• Full Consolidation Versus Aggregation

    • CA-B.1.4

      Generally, wherever possible, the assets and liabilities of banking subsidiaries must be consolidated on a line-by-line basis using the risk-weighting and other rules and guidance in this Module. In some cases, foreign banking subsidiaries are subject to slightly differing rules by their host regulator. In such cases it may be more convenient to add in the risk-weighted assets of the subsidiary as calculated by host rules rather than by adding in the assets of the subsidiary and subjecting them to CBB requirements and risk weights.
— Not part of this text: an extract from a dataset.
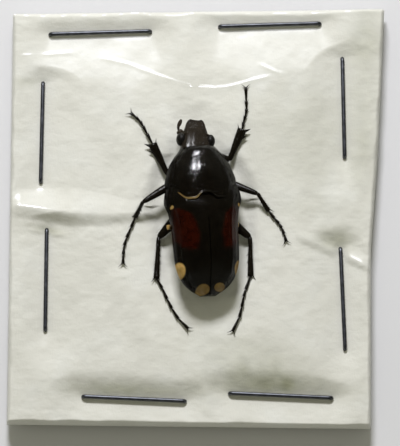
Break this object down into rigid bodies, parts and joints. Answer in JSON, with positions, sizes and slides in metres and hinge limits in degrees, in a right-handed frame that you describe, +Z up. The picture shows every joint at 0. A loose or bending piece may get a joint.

This process of using host risk-weights instead of CBB risk-weights is termed 'aggregation'. Also host rules may treat some capital items differently to CBB rules. For example, T2 instruments may have different rules in host countries. There may therefore need to be a 'haircut' to such capital instruments, if the amount allowed by the host regulator is different to the amount of the investment by the parent bank.

      January 2015

    • CA-B.1.5

      For the reasons outlined in CA-B.1.2A to CA-B.1.4, banks must agree the proposed regulatory consolidation or aggregation approach for banking subsidiaries with the CBB and their external auditor.

      Amended: July 2017
      January 2015

    • CA-B.1.6

      If a banking subsidiary is to be consolidated by way of aggregation, the capital and risk weighted assets (RWAs) of the non-resident entity must be shown separately. The parent bank will be required to aggregate the subsidiary's eligible capital and RWAs (based on the risk weighting of assets reported by the subsidiary to its host central bank) with its own eligible capital and RWAs respectively.

      Amended: July 2017
      January 2015

    • CA-B.1.7

      Appropriate adjustments must be made to eliminate intra-group exposures.

      January 2015

    • CA-B.1.8

      If a bank in Bahrain is a subsidiary of a non-resident parent bank, the capital adequacy of such bank must be determined on a standalone basis.

      January 2015

    • CA-B.1.9

      Majority-owned or controlled financial entity subsidiaries must be adequately capitalised to reduce the possibility of future potential losses to the parent bank. The parent bank must monitor actions taken by the subsidiary to correct any capital shortfall and, if it is not corrected in a timely manner, the shortfall must also be deducted from the parent bank's solo and consolidated capital for regulatory capital purposes.